» **INSTRUCTIONS TO FOLLOW**
All entries should be output exactly as they stand.
----------
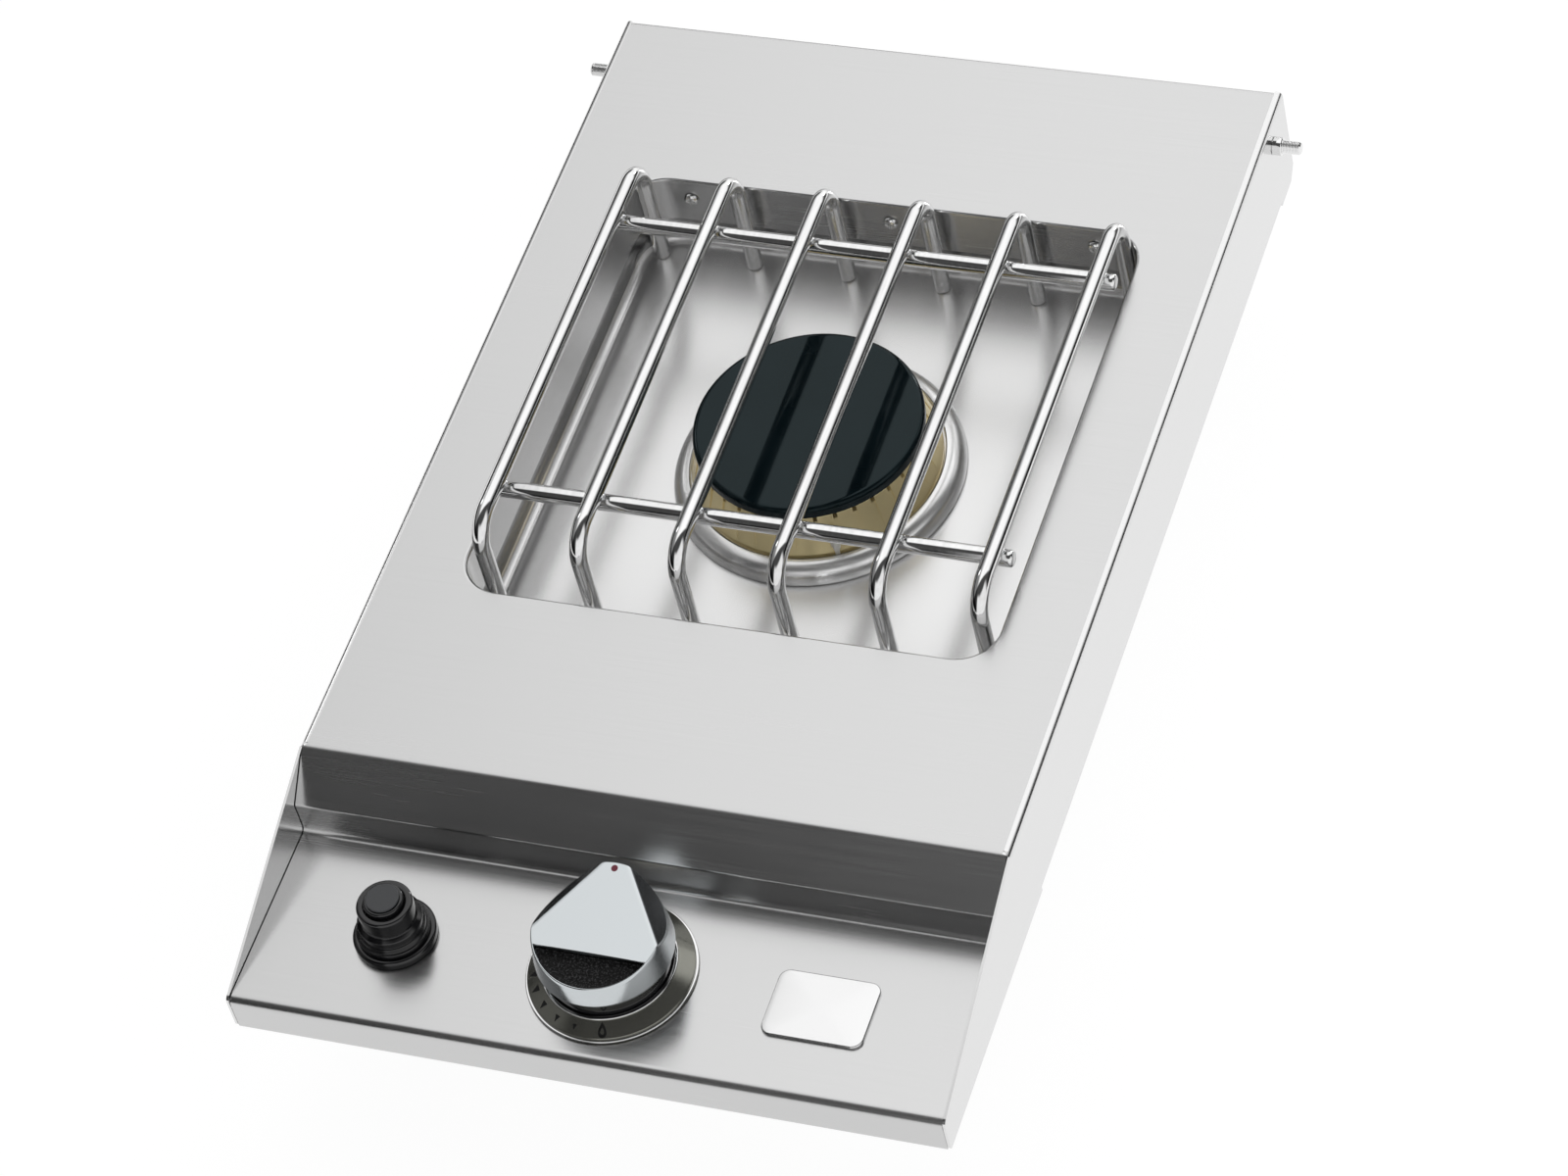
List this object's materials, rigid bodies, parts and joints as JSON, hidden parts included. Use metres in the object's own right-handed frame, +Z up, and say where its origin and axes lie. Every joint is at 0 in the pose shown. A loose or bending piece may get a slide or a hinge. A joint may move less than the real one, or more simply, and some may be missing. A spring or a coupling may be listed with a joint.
{
  "type": "built-in side burner",
  "caption": "Drop-in gas side burner: folded stainless top with a sunken well, round-bar grate, capped brass burner, gas valve with knob and push-button igniter.",
  "frame": {"origin": "middle of the bottom of the bounding box, under the middle of the top", "axes": "+X to the right of someone who faces the controls, +Y to the back, +Z up"},
  "size_m": [0.3564, 0.575, 0.1408],
  "materials": {
    "stainless": "brushed stainless sheet, grain across the deck",
    "polished_rod": "polished stainless rod",
    "knob_metal": "satin plated casting",
    "bezel_metal": "satin disc with a bright rolled rim",
    "burner_brass": "turned brass, satin",
    "cast_alloy": "raw die-cast alloy",
    "black_enamel": "gloss black enamel with a blue cast",
    "black_plastic": "gloss black moulding",
    "grip_rubber": "black textured insert",
    "button_grey": "grey satin disc",
    "electrode_ceramic": "white glazed ceramic",
    "lead_rubber": "black silicone",
    "zinc_steel": "zinc plated steel",
    "cell_wrap": "plain wrapped cell"
  },
  "bodies": {
    "chassis": {"top_shell": "stainless", "drip_pan": "stainless", "burner_collar": "stainless", "venturi_bracket": "stainless", "supply_pipe": "stainless", "gas_inlet_bracket": "stainless", "locating_stud_left": "stainless", "locating_stud_right": "stainless", "igniter_spring": "stainless", "pan_screw_1": "zinc_steel", "pan_screw_2": "zinc_steel", "pan_screw_3": "zinc_steel", "stud_nut_left": "zinc_steel", "stud_nut_right": "zinc_steel", "burner_screw_1": "zinc_steel", "burner_screw_2": "zinc_steel", "burner_screw_3": "zinc_steel", "electrode_wire": "zinc_steel", "electrode_clip": "zinc_steel", "valve_bonnet": "zinc_steel", "valve_screw_left": "zinc_steel", "valve_screw_right": "zinc_steel", "igniter_lock_nut": "zinc_steel", "inlet_screw_left": "zinc_steel", "inlet_screw_right": "zinc_steel", "burner_head": "burner_brass", "orifice": "burner_brass", "valve_inlet_nut": "burner_brass", "gas_inlet_fitting": "burner_brass", "gas_inlet_nut": "burner_brass", "mixer_bowl": "cast_alloy", "venturi_tube": "cast_alloy", "valve_body": "cast_alloy", "knob_bezel": "bezel_metal", "igniter_housing": "black_plastic", "igniter_bezel": "black_plastic", "igniter_cap": "black_plastic", "igniter_battery": "cell_wrap", "electrode_insulator": "electrode_ceramic", "electrode_boot": "lead_rubber", "igniter_boot": "lead_rubber", "ignition_lead": "lead_rubber"},
    "grate": {"grate_bar_1": "polished_rod", "grate_bar_2": "polished_rod", "grate_bar_3": "polished_rod", "grate_bar_4": "polished_rod", "grate_bar_5": "polished_rod", "grate_bar_6": "polished_rod", "grate_cross_rod_front": "polished_rod", "grate_cross_rod_rear": "polished_rod"},
    "burner_cap": {"burner_cap": "black_enamel"},
    "valve_plug": {"valve_plug": "burner_brass", "valve_spring": "stainless"},
    "knob": {"knob": "knob_metal", "knob_grip": "grip_rubber", "valve_stem": "zinc_steel"},
    "igniter_button": {"igniter_button": "black_plastic", "igniter_button_face": "button_grey"},
    "air_shutter": {"air_shutter": "zinc_steel"}
  },
  "joints": [
    {"name": "grate_lift", "type": "slide", "parent": "chassis", "child": "grate", "axis": [0, 0, 1], "range_m": [0, 0.08]},
    {"name": "cap_lift", "type": "slide", "parent": "chassis", "child": "burner_cap", "axis": [0, 0, 1], "range_m": [0, 0.02]},
    {"name": "knob_turn", "type": "hinge", "parent": "chassis", "child": "valve_plug", "pos_m": [0, -0.2405, 0.08138], "axis": [0, 0, 1], "range_deg": [0, 180]},
    {"name": "knob_press", "type": "slide", "parent": "valve_plug", "child": "knob", "axis": [0, 0, -1], "range_m": [0, 0.003], "stiffness_N_per_m": 1500, "springref_m": -0.002, "deforming": ["valve_spring"]},
    {"name": "igniter_press", "type": "slide", "parent": "chassis", "child": "igniter_button", "axis": [0, 0, -1], "range_m": [0, 0.0025], "stiffness_N_per_m": 1200, "springref_m": -0.002, "deforming": ["igniter_spring"]},
    {"name": "shutter_turn", "type": "hinge", "parent": "chassis", "child": "air_shutter", "pos_m": [0, -0.1932, 0.05078], "axis": [0, 1, 0], "range_deg": [-35, 35]}
  ]
}
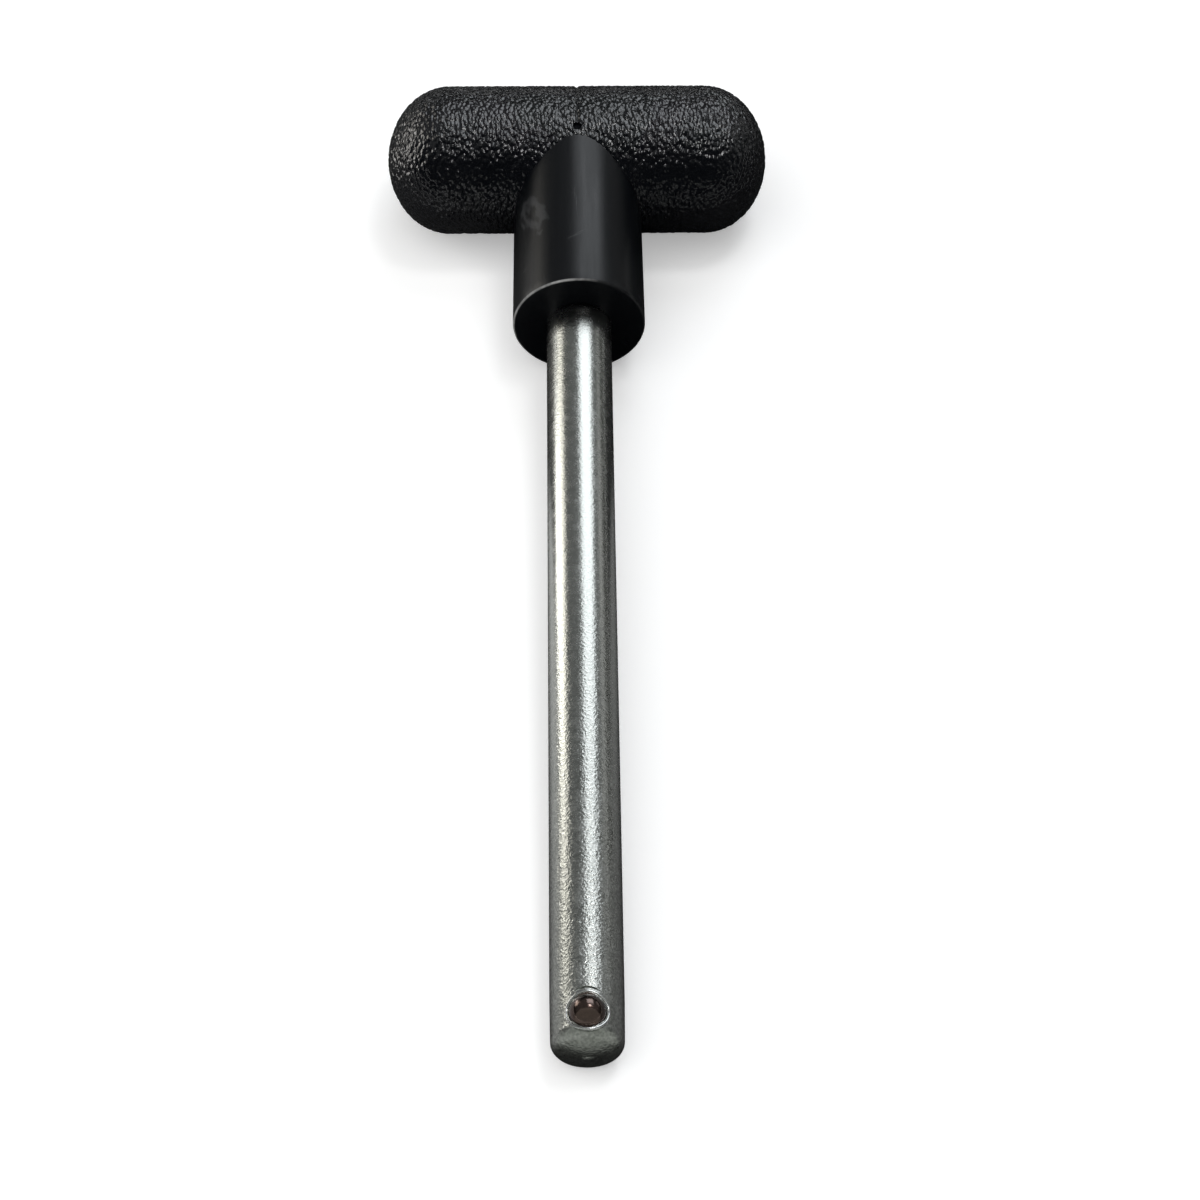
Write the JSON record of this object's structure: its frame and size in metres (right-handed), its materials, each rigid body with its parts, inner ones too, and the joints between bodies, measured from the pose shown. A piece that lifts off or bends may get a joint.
----------
» **THE RESPONSE**
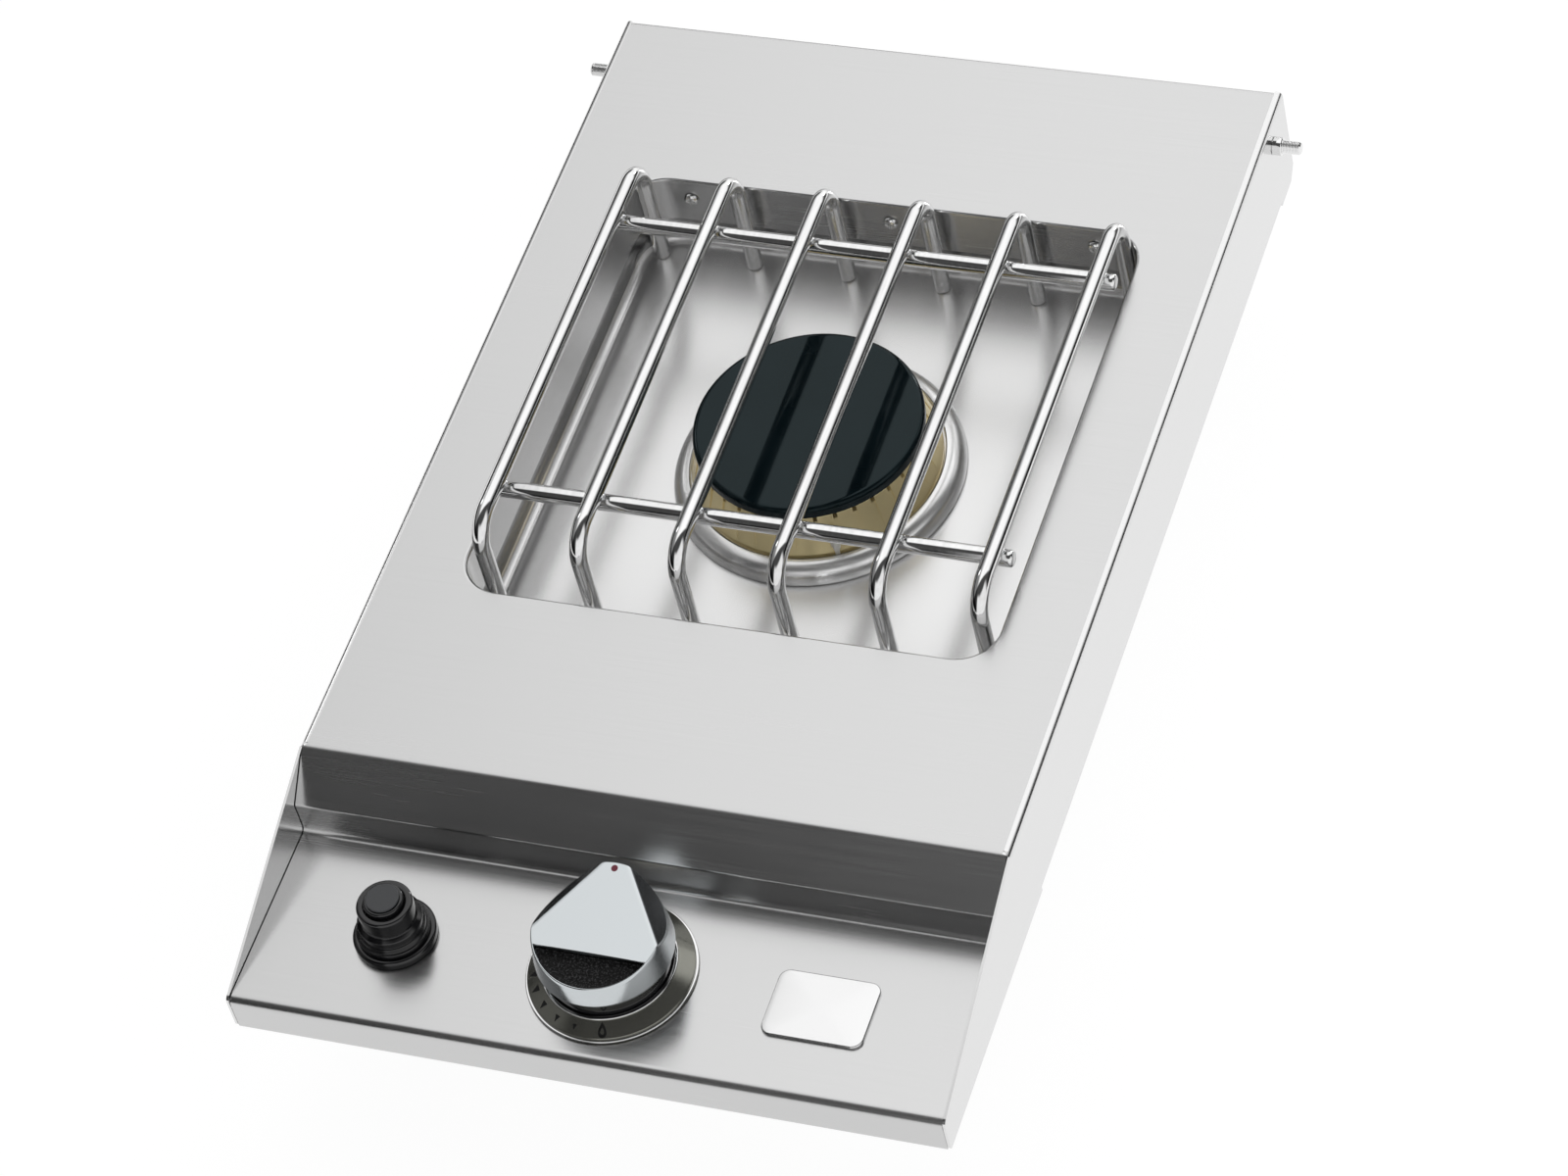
List this object's materials, rigid bodies, parts and joints as JSON, hidden parts included. Use metres in the object's own right-handed frame, +Z up, and say where its origin and axes lie. Every joint is at 0 in the pose shown. A loose or bending piece may get a slide or a hinge. A joint may move less than the real one, or more simply, and some may be missing. A spring or a coupling may be listed with a joint.
{
  "type": "built-in side burner",
  "caption": "Drop-in gas side burner: folded stainless top with a sunken well, round-bar grate, capped brass burner, gas valve with knob and push-button igniter.",
  "frame": {"origin": "middle of the bottom of the bounding box, under the middle of the top", "axes": "+X to the right of someone who faces the controls, +Y to the back, +Z up"},
  "size_m": [0.3564, 0.575, 0.1408],
  "materials": {
    "stainless": "brushed stainless sheet, grain across the deck",
    "polished_rod": "polished stainless rod",
    "knob_metal": "satin plated casting",
    "bezel_metal": "satin disc with a bright rolled rim",
    "burner_brass": "turned brass, satin",
    "cast_alloy": "raw die-cast alloy",
    "black_enamel": "gloss black enamel with a blue cast",
    "black_plastic": "gloss black moulding",
    "grip_rubber": "black textured insert",
    "button_grey": "grey satin disc",
    "electrode_ceramic": "white glazed ceramic",
    "lead_rubber": "black silicone",
    "zinc_steel": "zinc plated steel",
    "cell_wrap": "plain wrapped cell"
  },
  "bodies": {
    "chassis": {"top_shell": "stainless", "drip_pan": "stainless", "burner_collar": "stainless", "venturi_bracket": "stainless", "supply_pipe": "stainless", "gas_inlet_bracket": "stainless", "locating_stud_left": "stainless", "locating_stud_right": "stainless", "igniter_spring": "stainless", "pan_screw_1": "zinc_steel", "pan_screw_2": "zinc_steel", "pan_screw_3": "zinc_steel", "stud_nut_left": "zinc_steel", "stud_nut_right": "zinc_steel", "burner_screw_1": "zinc_steel", "burner_screw_2": "zinc_steel", "burner_screw_3": "zinc_steel", "electrode_wire": "zinc_steel", "electrode_clip": "zinc_steel", "valve_bonnet": "zinc_steel", "valve_screw_left": "zinc_steel", "valve_screw_right": "zinc_steel", "igniter_lock_nut": "zinc_steel", "inlet_screw_left": "zinc_steel", "inlet_screw_right": "zinc_steel", "burner_head": "burner_brass", "orifice": "burner_brass", "valve_inlet_nut": "burner_brass", "gas_inlet_fitting": "burner_brass", "gas_inlet_nut": "burner_brass", "mixer_bowl": "cast_alloy", "venturi_tube": "cast_alloy", "valve_body": "cast_alloy", "knob_bezel": "bezel_metal", "igniter_housing": "black_plastic", "igniter_bezel": "black_plastic", "igniter_cap": "black_plastic", "igniter_battery": "cell_wrap", "electrode_insulator": "electrode_ceramic", "electrode_boot": "lead_rubber", "igniter_boot": "lead_rubber", "ignition_lead": "lead_rubber"},
    "grate": {"grate_bar_1": "polished_rod", "grate_bar_2": "polished_rod", "grate_bar_3": "polished_rod", "grate_bar_4": "polished_rod", "grate_bar_5": "polished_rod", "grate_bar_6": "polished_rod", "grate_cross_rod_front": "polished_rod", "grate_cross_rod_rear": "polished_rod"},
    "burner_cap": {"burner_cap": "black_enamel"},
    "valve_plug": {"valve_plug": "burner_brass", "valve_spring": "stainless"},
    "knob": {"knob": "knob_metal", "knob_grip": "grip_rubber", "valve_stem": "zinc_steel"},
    "igniter_button": {"igniter_button": "black_plastic", "igniter_button_face": "button_grey"},
    "air_shutter": {"air_shutter": "zinc_steel"}
  },
  "joints": [
    {"name": "grate_lift", "type": "slide", "parent": "chassis", "child": "grate", "axis": [0, 0, 1], "range_m": [0, 0.08]},
    {"name": "cap_lift", "type": "slide", "parent": "chassis", "child": "burner_cap", "axis": [0, 0, 1], "range_m": [0, 0.02]},
    {"name": "knob_turn", "type": "hinge", "parent": "chassis", "child": "valve_plug", "pos_m": [0, -0.2405, 0.08138], "axis": [0, 0, 1], "range_deg": [0, 180]},
    {"name": "knob_press", "type": "slide", "parent": "valve_plug", "child": "knob", "axis": [0, 0, -1], "range_m": [0, 0.003], "stiffness_N_per_m": 1500, "springref_m": -0.002, "deforming": ["valve_spring"]},
    {"name": "igniter_press", "type": "slide", "parent": "chassis", "child": "igniter_button", "axis": [0, 0, -1], "range_m": [0, 0.0025], "stiffness_N_per_m": 1200, "springref_m": -0.002, "deforming": ["igniter_spring"]},
    {"name": "shutter_turn", "type": "hinge", "parent": "chassis", "child": "air_shutter", "pos_m": [0, -0.1932, 0.05078], "axis": [0, 1, 0], "range_deg": [-35, 35]}
  ]
}
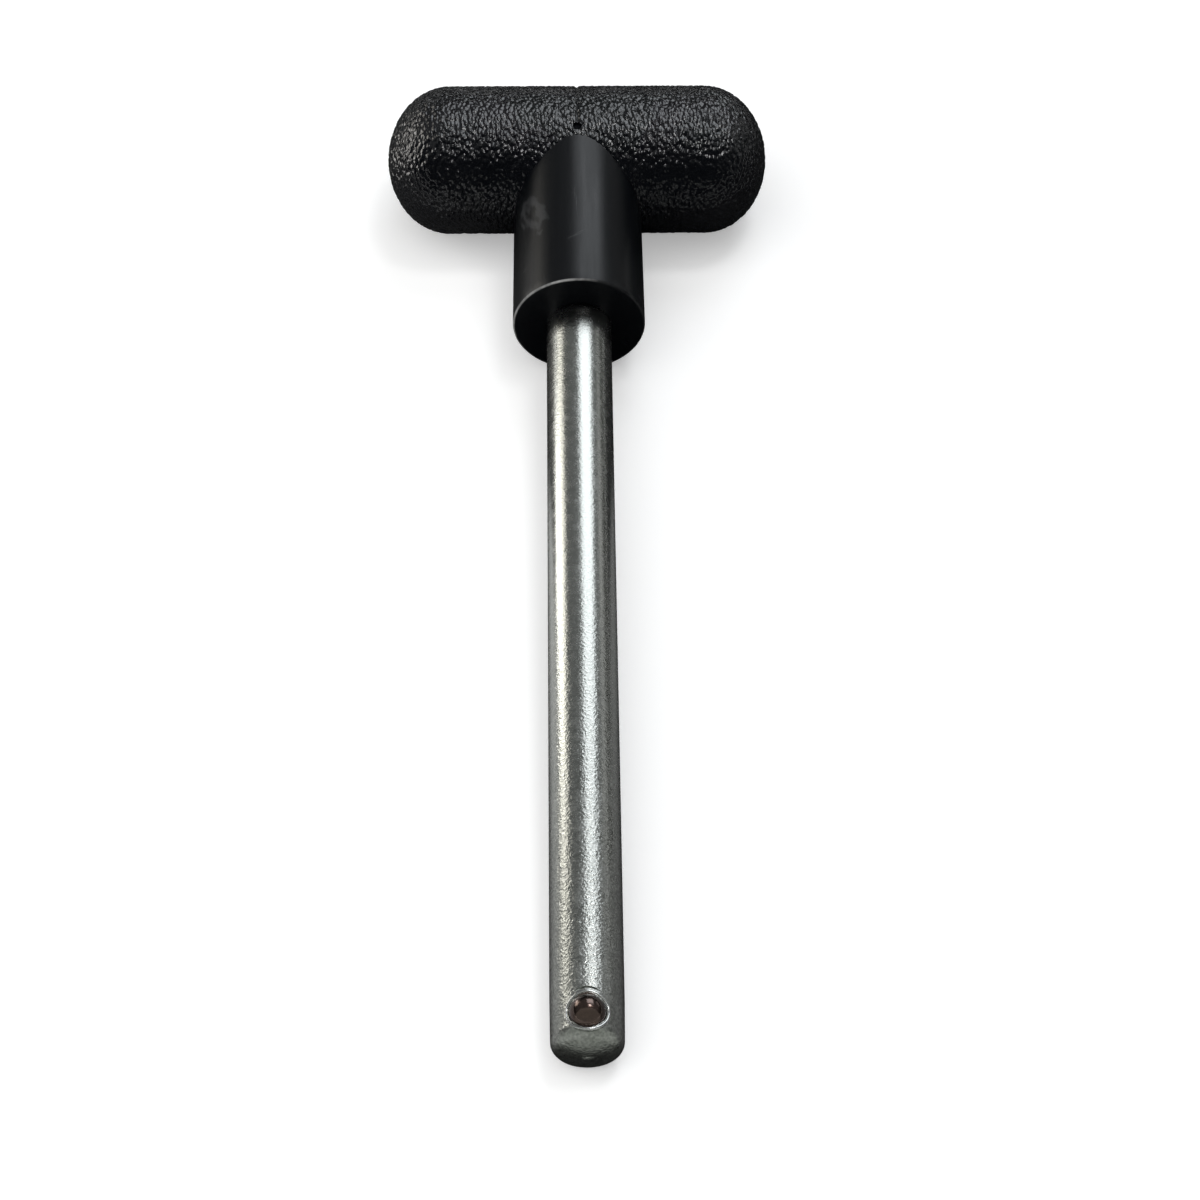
Write the JSON record of this object's structure: its frame and size in metres (right-handed), its materials, each rigid body with its parts, inner ones too, and the joints between bodies, measured from the pose shown. A piece that lifts off or bends may get a joint.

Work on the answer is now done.